[Structured object records]
------------------------------------------------------------

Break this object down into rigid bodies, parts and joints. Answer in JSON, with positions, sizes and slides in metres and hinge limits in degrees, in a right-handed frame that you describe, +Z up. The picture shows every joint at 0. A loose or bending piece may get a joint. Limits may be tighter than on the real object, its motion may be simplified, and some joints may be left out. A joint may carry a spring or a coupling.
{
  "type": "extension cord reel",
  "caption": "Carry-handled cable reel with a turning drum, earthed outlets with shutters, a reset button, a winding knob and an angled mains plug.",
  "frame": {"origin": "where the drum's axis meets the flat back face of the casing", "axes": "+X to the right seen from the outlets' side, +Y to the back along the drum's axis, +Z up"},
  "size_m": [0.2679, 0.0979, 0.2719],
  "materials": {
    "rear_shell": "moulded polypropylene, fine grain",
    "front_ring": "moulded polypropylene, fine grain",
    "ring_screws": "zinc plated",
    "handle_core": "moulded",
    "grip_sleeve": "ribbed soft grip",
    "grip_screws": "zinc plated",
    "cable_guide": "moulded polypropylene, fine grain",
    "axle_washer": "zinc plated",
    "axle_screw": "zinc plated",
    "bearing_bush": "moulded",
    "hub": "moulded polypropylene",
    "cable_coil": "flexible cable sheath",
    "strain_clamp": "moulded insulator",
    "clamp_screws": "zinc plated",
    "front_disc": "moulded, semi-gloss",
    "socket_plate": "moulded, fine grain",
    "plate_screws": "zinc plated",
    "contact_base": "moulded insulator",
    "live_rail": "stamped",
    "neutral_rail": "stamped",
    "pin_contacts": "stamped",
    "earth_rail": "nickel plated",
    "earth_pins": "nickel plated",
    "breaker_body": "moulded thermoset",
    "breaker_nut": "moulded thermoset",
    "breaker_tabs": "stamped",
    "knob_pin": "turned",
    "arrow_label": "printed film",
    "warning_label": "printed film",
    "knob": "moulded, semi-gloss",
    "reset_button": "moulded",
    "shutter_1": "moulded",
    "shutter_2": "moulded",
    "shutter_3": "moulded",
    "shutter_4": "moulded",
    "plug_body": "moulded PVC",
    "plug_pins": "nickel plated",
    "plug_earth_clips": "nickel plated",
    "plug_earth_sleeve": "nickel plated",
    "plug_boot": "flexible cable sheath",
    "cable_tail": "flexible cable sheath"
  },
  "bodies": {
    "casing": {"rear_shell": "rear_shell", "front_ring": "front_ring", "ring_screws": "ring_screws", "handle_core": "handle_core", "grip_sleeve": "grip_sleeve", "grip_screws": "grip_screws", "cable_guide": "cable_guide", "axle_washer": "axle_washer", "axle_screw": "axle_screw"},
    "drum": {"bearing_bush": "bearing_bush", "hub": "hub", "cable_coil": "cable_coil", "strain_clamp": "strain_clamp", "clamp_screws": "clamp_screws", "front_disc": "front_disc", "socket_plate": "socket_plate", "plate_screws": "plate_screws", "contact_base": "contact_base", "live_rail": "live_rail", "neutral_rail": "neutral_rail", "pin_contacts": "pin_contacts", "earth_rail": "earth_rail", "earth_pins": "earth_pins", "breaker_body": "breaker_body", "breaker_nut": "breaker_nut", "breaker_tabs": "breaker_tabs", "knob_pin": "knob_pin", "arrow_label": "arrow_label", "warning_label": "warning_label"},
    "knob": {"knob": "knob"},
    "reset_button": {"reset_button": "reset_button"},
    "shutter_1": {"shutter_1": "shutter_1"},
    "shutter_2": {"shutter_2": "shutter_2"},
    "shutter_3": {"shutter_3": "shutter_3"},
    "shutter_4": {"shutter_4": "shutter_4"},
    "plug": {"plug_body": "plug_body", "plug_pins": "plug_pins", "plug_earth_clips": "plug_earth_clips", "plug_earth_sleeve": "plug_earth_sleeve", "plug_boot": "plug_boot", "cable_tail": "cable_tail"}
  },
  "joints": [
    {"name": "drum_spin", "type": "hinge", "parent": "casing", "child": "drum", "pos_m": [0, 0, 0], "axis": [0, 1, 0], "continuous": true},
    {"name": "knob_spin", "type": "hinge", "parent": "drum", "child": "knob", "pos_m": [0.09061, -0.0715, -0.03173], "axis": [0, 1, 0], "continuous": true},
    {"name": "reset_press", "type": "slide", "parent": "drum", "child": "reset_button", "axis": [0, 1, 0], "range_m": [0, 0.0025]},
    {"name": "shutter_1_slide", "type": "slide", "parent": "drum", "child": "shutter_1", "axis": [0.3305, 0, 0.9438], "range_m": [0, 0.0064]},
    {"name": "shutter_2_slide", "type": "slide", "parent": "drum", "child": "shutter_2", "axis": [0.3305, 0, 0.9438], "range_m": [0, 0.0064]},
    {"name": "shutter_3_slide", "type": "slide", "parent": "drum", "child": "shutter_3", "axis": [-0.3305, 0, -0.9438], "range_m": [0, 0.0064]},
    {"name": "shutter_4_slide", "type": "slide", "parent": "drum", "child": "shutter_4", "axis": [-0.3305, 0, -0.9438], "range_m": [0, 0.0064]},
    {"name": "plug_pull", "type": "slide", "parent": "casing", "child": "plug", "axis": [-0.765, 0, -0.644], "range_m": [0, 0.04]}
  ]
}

------------------------------------------------------------

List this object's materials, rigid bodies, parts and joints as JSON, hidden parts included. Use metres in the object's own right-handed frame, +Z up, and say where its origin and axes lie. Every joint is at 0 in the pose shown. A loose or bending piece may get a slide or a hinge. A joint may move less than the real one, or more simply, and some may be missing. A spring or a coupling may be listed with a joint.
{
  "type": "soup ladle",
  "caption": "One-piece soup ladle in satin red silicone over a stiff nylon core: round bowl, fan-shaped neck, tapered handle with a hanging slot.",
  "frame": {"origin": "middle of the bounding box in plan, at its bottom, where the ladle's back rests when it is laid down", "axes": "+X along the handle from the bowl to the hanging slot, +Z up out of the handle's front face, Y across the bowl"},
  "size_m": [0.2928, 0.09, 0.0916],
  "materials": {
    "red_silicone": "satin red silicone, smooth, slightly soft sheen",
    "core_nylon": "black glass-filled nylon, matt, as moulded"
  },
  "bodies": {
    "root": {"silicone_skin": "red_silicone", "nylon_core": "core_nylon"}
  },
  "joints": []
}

------------------------------------------------------------

§ Exercise: Go through the records and pull out each line that includes the word "this".

§ Exercise output:
Break this object down into rigid bodies, parts and joints. Answer in JSON, with positions, sizes and slides in metres and hinge limits in degrees, in a right-handed frame that you describe, +Z up. The picture shows every joint at 0. A loose or bending piece may get a joint. Limits may be tighter than on the real object, its motion may be simplified, and some joints may be left out. A joint may carry a spring or a coupling.
List this object's materials, rigid bodies, parts and joints as JSON, hidden parts included. Use metres in the object's own right-handed frame, +Z up, and say where its origin and axes lie. Every joint is at 0 in the pose shown. A loose or bending piece may get a slide or a hinge. A joint may move less than the real one, or more simply, and some may be missing. A spring or a coupling may be listed with a joint.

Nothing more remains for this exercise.